No dia 9 de janeiro, diante das inúmeras críticas e demandas sociais, Enrique Peña Nieto anunciou um Acordo para o Fortalecimento Econômico e a Proteção da Economia Familiar. Discutido por empresários, líderes sindicais, produtores e pelo governo, o acordo busca evitar aumentos “injustificáveis” nos preços dos produtos básicos. Para o presidente, foi uma medida de responsabilidade social para cuidar da economia e das famílias mexicanas menos favorecidas. O Acordo também foi apresentado como uma via para manter os investimentos neste ano e no próximo, criando empregos e gerando o crescimento econômico. Ainda assim, foi uma reação tardia da equipe governamental e que não contribuiu significativamente para melhorar sua imagem e amenizar o rechaço ao aumento do preço da gasolina.

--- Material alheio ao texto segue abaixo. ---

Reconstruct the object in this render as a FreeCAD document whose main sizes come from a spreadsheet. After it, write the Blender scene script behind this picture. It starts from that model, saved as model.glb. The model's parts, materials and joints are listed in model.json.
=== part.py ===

Nota-se, portanto, que diante da magnitude da dependência mexicana em relação aos EUA, o poder simbólico e prático do discurso de Donald Trump converte-se em mais um fator de instabilidade para o México. Mesmo antes de conhecermos o que de fato será ou não implementado por Trump, as repercussões apresentadas somam-se ao cenário doméstico bastante incerto e instável para o presidente do país, que conta com escasso apoio. Assim, o México é reforçado na sua posição assimétrica frente aos Estados Unidos, apresentando baixa capacidade de reação frente ao cenário externo e interno altamente desafiador.

Também na primeira semana de janeiro, e em resposta às fracas perspectivas da relação bilateral do México com os EUA, Luis Videgaray volta ao governo como Ministro das Relações Exteriores. Então Secretário da Fazenda e do Crédito Público, Videgaray foi o principal articulador da visita de Donald Trump ao México, em agosto de 2016. Contudo, diante da reação doméstica negativa, pediu renúncia do cargo. É considerado uma figura forte do governo de Enrique Peña Nieto, justamente por ter participado da sua campanha presidencial e pela interlocução que possui com os Estados Unidos.

Mesmo assim, o peso mexicano continua a desvalorizar, o que evidencia a baixa confiança do setor empresarial no futuro econômico e político do país.